The TAR report is a major step in the mid-term evaluation of the MY 2022-2025 standards. According to the analysis in the TAR report, manufacturers are adopting fuel economy technologies at “unprecedented rates” and are on target to meet the 2025 standards. Therefore, the standards are feasible and there is no need for any adjustments or delay of the regulations. The draft report has been released for a 60 day public comment period, during which vehicle manufacturers and other stakeholders can present their point of view. Following the public comment period, the EPA will issue a Proposed Determination and then Final Determination—the latter due by April 2018—on whether or not the 2022-2025 standards are appropriate.

The draft TAR report shows that the MY 2022-2025 standards can be met largely with more efficient gasoline powered cars—only modest penetration of hybrids and only low levels of electric vehicles are needed to meet the standards. Moreover, manufacturers can meet the standards at similar or lower costs than what was anticipated in the 2012 rulemaking with substantial fuel savings payback to consumers, according to the report. Manufacturers are now employing several technologies that the agencies had not considered in the 2012 final rule, for instance higher compression ratio, naturally aspirated gasoline engines, and greater penetration of continuously variable transmissions (CVT).

Despite the recent EPA and California ARB compliance actions against Volkswagen, diesel engines remain a technology for the reduction of GHG emissions from light-duty vehicles, says the report. Advances in NOx and PM emissions control technology are bringing light-duty diesels into compliance with Federal Tier 3 and California LEV III emissions standards at a cost that is competitive with the cost-effectiveness of other high efficiency, advanced engine technologies.

While emphasizing the progress in engine and vehicle efficiency, the TAR report also revised down the predicted MY 2025 fuel economy target of 54.5 mpg.
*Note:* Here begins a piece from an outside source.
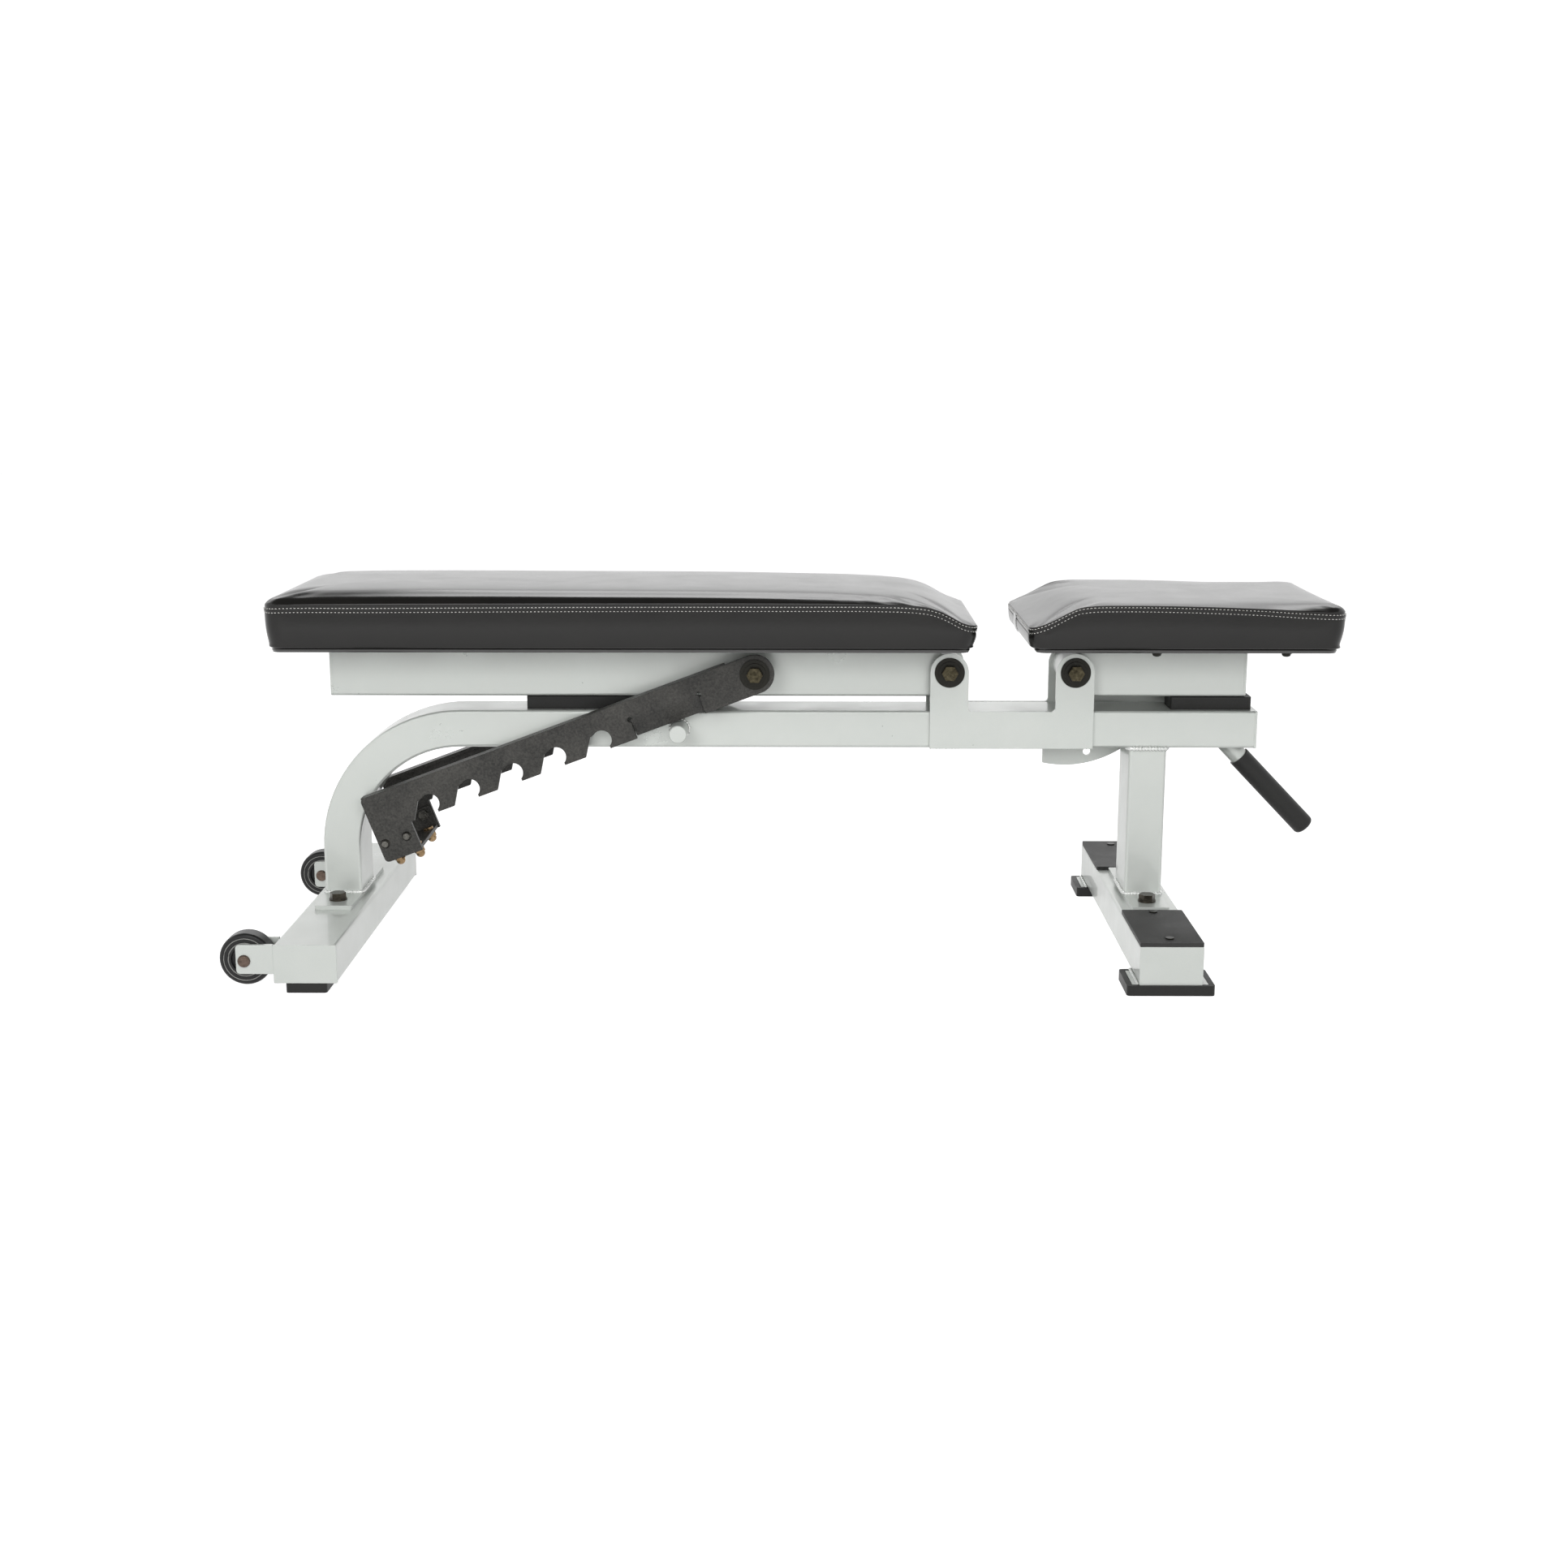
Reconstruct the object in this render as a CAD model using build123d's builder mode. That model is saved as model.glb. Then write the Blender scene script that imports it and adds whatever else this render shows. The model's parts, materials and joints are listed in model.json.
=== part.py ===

This target, included in the 2012 final rule, was calculated based on an assumed split between cars and light trucks of 67/33%. Considering the consumers’ preference for larger vehicles, the agencies now believe that a more realistic split would be 52/48%, resulting in a 50.8 mpg target in MY 2025 (and a low-to-high range of 50.0 to 52.6 mpg).

It should be noted that the value of 54.5 mpg—while highly publicized by the government agencies and by the media—has been an abstract or “illustrative” value, not representative of fuel economy in real driving. Expressed as mile per gallon equivalent (MPG-e), it is the corresponding fleet average fuel economy value if the entire fleet were to meet the CO2 standard compliance level through tailpipe CO2 improvements. However, the GHG standards are met not only with fuel efficiency technology, but also using other technologies and flexibilities (e.g., air conditioning credits, other CAFE credits, and CAFE penalties). Furthermore, the EPA uses a number of fuel efficiency test methods—for instance, different values are used for CAFE/GHG compliance and for vehicle labels. Fuel economy figures determined through CAFE testing are generally about 20-30% higher than the fuel efficiency in real world driving.